Intended Learning Outcomes

1. A knowledge of some of the problems and questions surrounding textual editing. (For example: Should older literary texts be modernized, in spelling, punctuation, etc.? How should an editor handle a literary work that exists in more than one version? What should an editor do with a work that is collaborative, or which contains interventions by hands other than those of the author?)

2. An understanding of how to do literary research, both in terms of different methodologies critics employ and in terms of the various resources and databases which are available.

3. A greater awareness of how our understanding of texts in shaped by the way that they are presented, taking into account such things as paratexts, editing, and the physical aspects of how the work is presented.

4. Developing an appropriate style of critical writing for the discussion and analysis of literary texts.

5. A knowledge of how to devise annotated bibliographies.

6. Improving existing skills through independent reading, reasearch and writing on specific texts and topics.

Teaching Information

Teaching will be delivered through a combination of synchronous and asynchronous activities. These can include seminars, lectures, class discussion, formative tasks, small group work, and self-directed exercises.

Assessment Information

Three summative assignments: 3000 word essay (80%); 1000 word book review (10%); 1000 word bibliographical assignment (10%). Students will also give a 1000 word presentation.

Resources

If this unit has a Resource List, you will normally find a link to it in the Blackboard area for the unit. Sometimes there will be a separate link for each weekly topic.

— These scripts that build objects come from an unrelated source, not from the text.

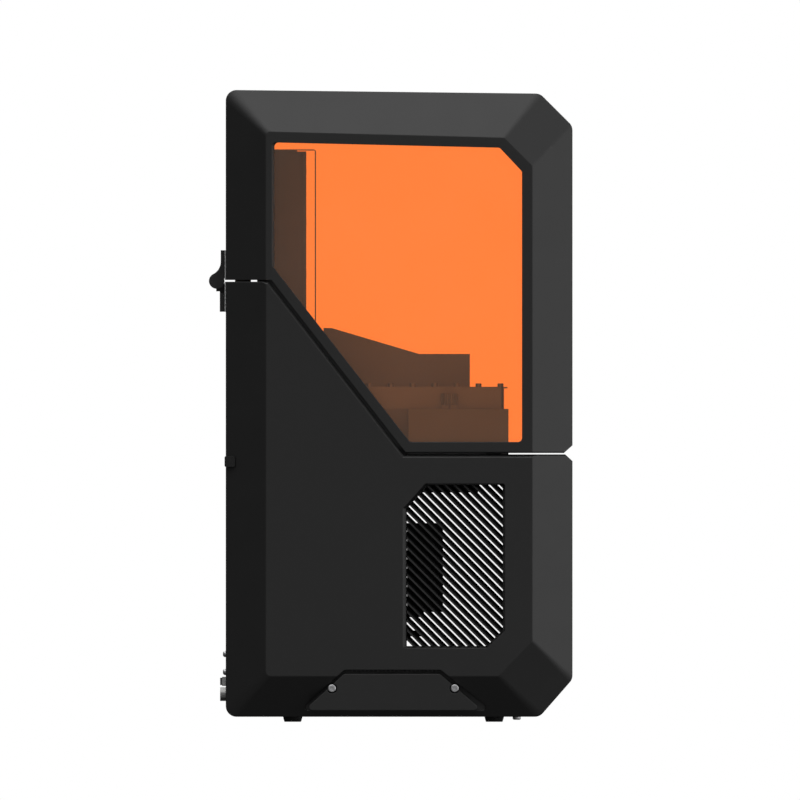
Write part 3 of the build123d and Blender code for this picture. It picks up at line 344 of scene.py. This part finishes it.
def thread_depth(phase):
    """Trapezoidal thread: how far below the crest at this part of a turn, from 0 to 1."""
    wave = abs((phase % 1.0) * 2 - 1)
    return min(1.0, max(0.0, (wave - CREST_SHARE) / FLANK_SHARE))


def thread_ring(mesh, centre, z, step):
    ring = []
    for i in range(THREAD_SIDES):
        turn = i / THREAD_SIDES
        radius = THREAD_CREST - THREAD_DEPTH * thread_depth(step / THREAD_STEPS - turn)
        x, y = radius * math.cos(turn * math.tau), radius * math.sin(turn * math.tau)
        ring.append(mesh.verts.new((centre.x + x, centre.y + y, z)))
    return ring


def coupler_profile(outer):
    """Plain cylinder with softened rims and a groove at each band."""
    groove = COUPLER_GROOVE
    profile = [(outer - groove, 0), (outer, groove)]
    for band in COUPLER_BANDS:
        profile += [(outer, band - groove), (outer - groove, band), (outer, band + groove)]
    return profile + [(outer, COUPLER_HEIGHT - groove), (outer - groove, COUPLER_HEIGHT)]


def make_lead_screw():
    """The screw with its trapezoidal thread, on a clamped coupler."""
    centre, size = middle_and_size("lead_screw")
    bottom, top = centre.z - size.z / 2, centre.z + size.z / 2
    start = bottom + COUPLER_HEIGHT
    pitch = THREAD_LEAD / THREAD_STEPS
    mesh = bmesh.new()
    steps = range(int((top - start) / pitch))
    skin(mesh, [thread_ring(mesh, centre, start + step * pitch, step) for step in steps])
    lathe(mesh, coupler_profile(size.x / 2), (centre.x, centre.y, bottom), count=40)
    screw = piece("lead_screw_threaded", mesh, "lead_screw", "pin_steel", smooth=True)
    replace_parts(screw, "lead_screw")


# ---- fans ----
BLADES = 7
BLADE_RINGS = 7
BLADE_CHORD = 8
BLADE_REACH = 35.2 * MM
BLADE_THICKNESS = 0.6 * MM
BLADE_DEPTH = 0.9
BLADE_LEAN = 0.95
LEAN_LOSS = 0.35
BLADE_SWEEP = 0.62
SWEEP_LOSS = 0.25
BLADE_CAMBER = 0.09
BLADE_EDGE = 0.12
BLADE_SINK = 1 * MM
HUB_RADIUS = 17 * MM
HUB_EDGE = 1.4 * MM
HUB_CAP = 2 * MM


def blade_point(share_out, share, start, span):
    """A point of the blade's middle surface: it sweeps round the hub, leans and flattens outwards."""
    lean = span * (BLADE_LEAN - LEAN_LOSS * share_out)
    sweep = BLADE_SWEEP * (1 - SWEEP_LOSS * share_out)
    camber = BLADE_CAMBER * math.sin(math.pi * share)
    return start + sweep * (share - 0.5) + camber, lean * (share - 0.5)


def blade_skin(mesh, centre, start, tip, span, side):
    """One face of a blade as a grid of vertices, from the root out to the tip."""
    root = HUB_RADIUS - BLADE_SINK
    grid = []
    for i in range(BLADE_RINGS):
        share_out = i / (BLADE_RINGS - 1)
        radius = root + (tip - root) * share_out
        row = []
        for j in range(BLADE_CHORD):
            share = j / (BLADE_CHORD - 1)
            angle, along = blade_point(share_out, share, start, span)
            across = BLADE_EDGE + (1 - 2 * BLADE_EDGE) * share
            thin = BLADE_THICKNESS * math.sin(math.pi * across) * side
            place = (radius * math.cos(angle), along + thin, radius * math.sin(angle))
            row.append(mesh.verts.new(centre + Vector(place)))
        grid.append(row)
    return grid


def close_blade(mesh, back, front):
    """Faces over the two grids of a blade and round its rim."""
    rows, columns = len(back), len(back[0])
    for i in range(rows - 1):
        for j in range(columns - 1):
            for grid in (back, front):
                mesh.faces.new((grid[i][j], grid[i][j + 1], grid[i + 1][j + 1], grid[i + 1][j]))
    rim = [(0, j) for j in range(columns)] + [(i, columns - 1) for i in range(1, rows)]
    rim += [(rows - 1, j) for j in range(columns - 2, -1, -1)] + [(i, 0) for i in range(rows - 2, 0, -1)]
    loop_faces(mesh, [back[i][j] for i, j in rim], [front[i][j] for i, j in rim])


def hub_profile(half):
    """Turned hub with softened rims, half its depth to either side."""
    inner = HUB_RADIUS - HUB_EDGE
    profile = [(HUB_CAP, -half), (inner, -half), (HUB_RADIUS, HUB_EDGE - half)]
    return profile + [(HUB_RADIUS, half - HUB_EDGE), (inner, half), (HUB_CAP, half)]


def make_rotor(node, body):
    """Fan rotor with a turned hub and curved blades, in place of the plain one."""
    centre, size = middle_and_size(node)
    tip = min(size.z / 2, BLADE_REACH)
    mesh = bmesh.new()
    lathe(mesh, hub_profile(size.y / 2), centre, axis="Y")
    for blade in range(BLADES):
        start = blade * math.tau / BLADES
        sides = [blade_skin(mesh, centre, start, tip, size.y * BLADE_DEPTH, side) for side in (-1, 1)]
        close_blade(mesh, *sides)
    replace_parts(piece(node + "_blades", mesh, body, "fan_plastic", smooth=True), node)


# ---- front display ----
# (inwards from the rim of the glass, forwards of the glass, corner radius), round the section
BEZEL_SECTION = [(0.0, 0.0, 2.0), (0.0, 0.3, 2.0), (1.0, 0.3, 1.6), (1.6, 0.0, 1.2)]
PICTURE_MARGIN_X = 7 * MM
PICTURE_MARGIN_Z = 5 * MM
PICTURE_CORNER = 0.8 * MM
# (inwards from the edge of the picture, forwards of the glass), from back to front
PICTURE_SECTION = [(0.0, -0.2), (0.0, 0.04), (0.05, 0.06)]


def make_bezel():
    """Thin bevelled frame over the rim of the touch glass, inside the opening of the front panel."""
    centre, size = middle_and_size("touch_screen")
    front = centre.y - size.y / 2
    mesh = bmesh.new()
    rings = []
    for inwards, rise, radius in BEZEL_SECTION:
        half_x, half_z = size.x / 2 - inwards * MM, size.z / 2 - inwards * MM
        rings.append(rounded_ring(mesh, centre, front - rise * MM, half_x, half_z, radius * MM))
    for first, second in zip(rings, rings[1:] + rings[:1]):
        loop_faces(mesh, first, second)
    piece("display_bezel", mesh, "base", "black_inner")


def make_display_area():
    """Dark grey picture area, a hair proud of the black glass round it."""
    centre, size = middle_and_size("touch_screen")
    front = centre.y - size.y / 2
    mesh = bmesh.new()
    rings = []
    for inwards, rise in PICTURE_SECTION:
        half_x = size.x / 2 - PICTURE_MARGIN_X - inwards * MM
        half_z = size.z / 2 - PICTURE_MARGIN_Z - inwards * MM
        rings.append(rounded_ring(mesh, centre, front - rise * MM, half_x, half_z, PICTURE_CORNER))
    skin(mesh, rings)
    piece("display_area", mesh, "base", "screen_glass")


# ---- rail bolts ----
BOLT_SPACING = 50 * MM
FIRST_BOLT = 25 * MM
LAST_BOLT_MARGIN = 10 * MM
RAIL_HALF_WIDTH = 6 * MM
CAP_RADIUS = 3.1 * MM
CAP_EDGE = 0.3 * MM
CAP_PROUD = 0.12 * MM
CAP_DISH = 0.3 * MM
DISH_RADIUS = 0.9 * MM


def make_rail_caps():
    """Caps over the bolt holes of both rails, almost flush, with a shallow dish."""
    low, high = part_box("rails")
    profile = [(CAP_RADIUS, 0), (CAP_RADIUS, -CAP_PROUD), (CAP_RADIUS - CAP_EDGE, -CAP_PROUD)]
    profile.append((DISH_RADIUS, CAP_DISH))
    mesh = bmesh.new()
    for x in (low.x + RAIL_HALF_WIDTH, high.x - RAIL_HALF_WIDTH):
        z = low.z + FIRST_BOLT
        while z < high.z - LAST_BOLT_MARGIN:
            lathe(mesh, profile, (x, low.y, z), axis="Y", count=24)
            z += BOLT_SPACING
    piece("rail_caps", mesh, "base", "pin_steel")


make_lead_screw()
make_rotor("cooling_fan_rotor", "cooling_fan")
make_rotor("exhaust_fan_rotor", "exhaust_fan")
make_bezel()
make_display_area()
make_rail_caps()


# ---- studio ----
FLOOR_SIZE = 8.0
SIDE_FILL_POWER = 0.12
SIDE_FILL_GAP = 3.5 * MM
TOP_FILL_POWER = 0.4
TOP_FILL_SIZE = (0.2, 0.22)
TOP_FILL_RISE = 20 * MM


def make_floor():
    bpy.ops.mesh.primitive_plane_add(size=FLOOR_SIZE, location=(0, 0, 0))
    floor = bpy.context.object
    floor.name = "studio_floor"
    floor.data.materials.append(pale_floor())
    floor.visible_glossy = False
    floor.visible_diffuse = False


def fill_light(name, place, size, turn, power):
    """Even white light inside the print chamber that the camera doesn't see."""
    data = bpy.data.lights.new(name, "AREA")
    data.shape = "RECTANGLE"
    data.size, data.size_y = size
    data.energy = power
    lamp = bpy.data.objects.new(name, data)
    lamp.location = place
    lamp.rotation_euler = (0, turn, 0)
    lamp.visible_camera = False
    bpy.context.collection.objects.link(lamp)


def light_chamber():
    """One fill inside each side window, and one under the top cover."""
    centre, size = middle_and_size("side_windows")
    inside = size.x / 2 - SIDE_FILL_GAP
    for side, name in ((-1, "fill_left"), (1, "fill_right")):
        place = (side * inside, centre.y, centre.z)
        fill_light(name, place, (size.z, size.y), side * math.radians(90), SIDE_FILL_POWER)
    above = centre.z + size.z / 2 + TOP_FILL_RISE
    fill_light("fill_top", (0, centre.y, above), TOP_FILL_SIZE, 0, TOP_FILL_POWER)


# directions that the room is lit from: (way, strength, full within degrees, gone beyond degrees)
LIT_WAYS = [
    ((-1, 0, 0), 0.24, 5, 76),
    ((-1, 0, 0), 0.35, 3, 13),
    ((-0.4, -0.9, 0.17), 1.5, 16, 43),
    ((-0.4, 0.1, 0.91), 2.25, 20, 48),
    ((-0.3, -0.6, 0.7), 0.15, 10, 35),
    ((-0.89, -0.455, 0), 1.7, 4, 11),
    ((0, 0.9, 0.43), 0.4, 10, 30),
]
ROOM_LEVEL = 0.02


def make_world():
    """White behind the object. For light and reflections it is a dim room with soft bright areas.

    The room is the same to the left and to the right.
    """
    world = bpy.data.worlds.new("studio")
    bpy.context.scene.world = world
    world.use_nodes = True
    tree = world.node_tree
    tree.nodes.clear()

    def add(kind, inputs, **settings):
        return add_node(tree, kind, inputs, **settings).outputs

    way = add("SeparateXYZ", {0: add("TexCoord", {})["Generated"]})
    across = add("Math", {0: way["X"]}, operation="ABSOLUTE")[0]
    left = add("Math", {0: across, 1: -1.0}, operation="MULTIPLY")[0]
    way = add("CombineXYZ", {0: left, 1: way["Y"], 2: way["Z"]})[0]
    level = ROOM_LEVEL
    for centre, strength, full, gone in LIT_WAYS:
        towards = {0: way, 1: Vector(centre).normalized()}
        near = add("VectorMath", towards, operation="DOT_PRODUCT")["Value"]
        spread = {
            "Value": near,
            "From Min": math.cos(math.radians(gone)),
            "From Max": math.cos(math.radians(full)),
            "To Max": strength,
        }
        lobe = add("MapRange", spread, interpolation_type="SMOOTHSTEP")["Result"]
        level = add("Math", {0: lobe, 1: level}, operation="ADD")[0]
    room = add("Background", {"Strength": level})[0]
    backdrop = add("Background", {"Color": (1, 1, 1, 1), "Strength": 1.0})[0]
    seen = add("LightPath", {})["Is Camera Ray"]
    add("OutputWorld", {"Surface": add("MixShader", {0: seen, 1: room, 2: backdrop})[0]})


VIEW_SIZE = 0.7798
CAMERA_PLACE = (-3.0, -0.00905, 0.3137)
CLIP_END = 20


def make_camera():
    """Level view of the left side, with no perspective."""
    data = bpy.data.cameras.new("camera")
    data.type = "ORTHO"
    data.ortho_scale = VIEW_SIZE
    data.clip_end = CLIP_END
    camera = bpy.data.objects.new("camera", data)
    camera.location = CAMERA_PLACE
    camera.rotation_euler = (math.radians(90), 0, math.radians(-90))
    bpy.context.collection.objects.link(camera)
    bpy.context.scene.camera = camera


make_camera()
make_world()
make_floor()
light_chamber()
bpy.context.scene.view_settings.view_transform = "Standard"
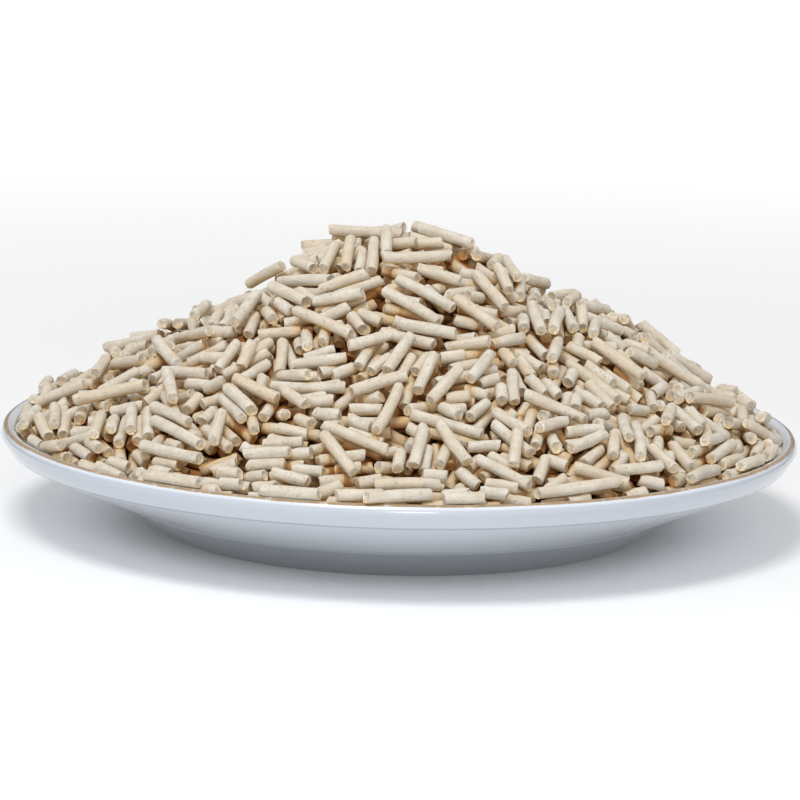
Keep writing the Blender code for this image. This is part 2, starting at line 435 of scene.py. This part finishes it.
def eased_corner(before, corner, after, reach, steps=4):
    """A corner of a section, rounded off over a reach to either side."""
    corner = Vector(corner)
    start = corner + (Vector(before) - corner).normalized() * reach
    end = corner + (Vector(after) - corner).normalized() * reach
    points = []
    for step in range(steps + 1):
        share = step / steps
        points.append(tuple(start.lerp(corner, share).lerp(corner.lerp(end, share), share)))
    return points


def grooved_corner(before, corner, after, inwards):
    """A corner of a section with a fine groove turned in it."""
    corner = Vector(corner)
    start = corner + (Vector(before) - corner).normalized() * GROOVE_WIDTH / 2
    end = corner + (Vector(after) - corner).normalized() * GROOVE_WIDTH / 2
    bottom = corner + Vector(inwards).normalized() * GROOVE_DEPTH
    return [tuple(start), tuple(bottom), tuple(end)]


def plate_profile():
    """Half section of the plate from the well's centre over the lip to the centre underneath."""
    lip_top = (PLATE_RADIUS - LIP_WIDTH, RIM_HEIGHT)
    widest = (PLATE_RADIUS, WIDEST_HEIGHT)
    crease = (CREASE_RADIUS, CREASE_HEIGHT)
    foot_top = (FOOT_TOP_RADIUS, FOOT_TOP_HEIGHT)
    foot = (FOOT_RADIUS, 0.0)
    foot_inner = (FOOT_RADIUS - FOOT_WIDTH, 0.0)
    recess = (foot_inner[0] - RECESS_RUN, FOOT_RECESS)
    points = [(0.0, floor_height()), (floor_radius(), floor_height())]
    points += reversed(quarter_arc(lip_top, inner_crease(), ARC_STEPS))
    points.append(lip_top)
    points += quarter_arc(lip_top, widest, ARC_STEPS)
    points += grooved_corner(widest, crease, foot_top, (-0.7, 0.7))
    points += grooved_corner(crease, foot_top, foot, (-0.3, 1.0))
    points += eased_corner(foot_top, foot, foot_inner, FOOT_EDGE)
    points += eased_corner(foot, foot_inner, recess, FOOT_INNER_EDGE)
    points += [recess, (0.0, FOOT_RECESS)]
    return points


def turned(name, profile, segments):
    """A smooth closed body turned from a half section that starts and ends on the axis."""
    bm = bmesh.new()
    corners = [bm.verts.new((radius, 0.0, height)) for radius, height in profile]
    edges = [bm.edges.new(pair) for pair in zip(corners, corners[1:])]
    bmesh.ops.spin(
        bm,
        geom=corners + edges,
        axis=(0, 0, 1),
        cent=(0, 0, 0),
        angle=2 * math.pi,
        steps=segments,
        use_merge=True,
    )
    bmesh.ops.remove_doubles(bm, verts=bm.verts, dist=MERGE_DISTANCE)
    bmesh.ops.recalc_face_normals(bm, faces=bm.faces)
    mesh = bpy.data.meshes.new(name)
    bm.to_mesh(mesh)
    bm.free()
    mesh.shade_smooth()
    mesh.set_sharp_from_angle(angle=math.radians(PLATE_SHARP_DEGREES))
    return linked(name, mesh)


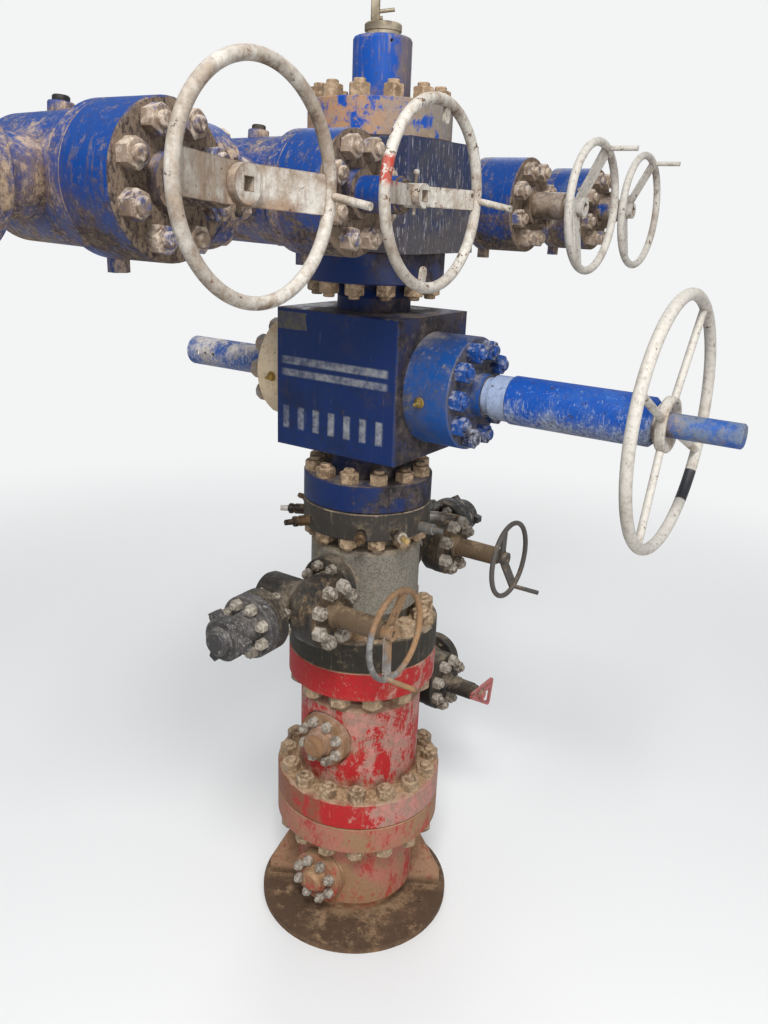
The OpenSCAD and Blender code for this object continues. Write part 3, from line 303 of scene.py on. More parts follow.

If you are unable to access a list through Blackboard, you can also find it via the Resource Lists homepage. Search for the list by the unit name or code (e.g. ENGLM3029).

How much time the unit requires
Each credit equates to 10 hours of total student input. For example a 20 credit unit will take you 200 hours of study to complete. Your total learning time is made up of contact time, directed learning tasks, independent learning and assessment activity.

See the Faculty workload statement relating to this unit for more information.

Assessment
The Board of Examiners will consider all cases where students have failed or not completed the assessments required for credit. The Board considers each student's outcomes across all the units which contribute to each year's programme of study. If you have self-certificated your absence from an assessment, you will normally be required to complete it the next time it runs (this is usually in the next assessment period).
The Board of Examiners will take into account any extenuating circumstances and operates within the Regulations and Code of Practice for Taught Programmes.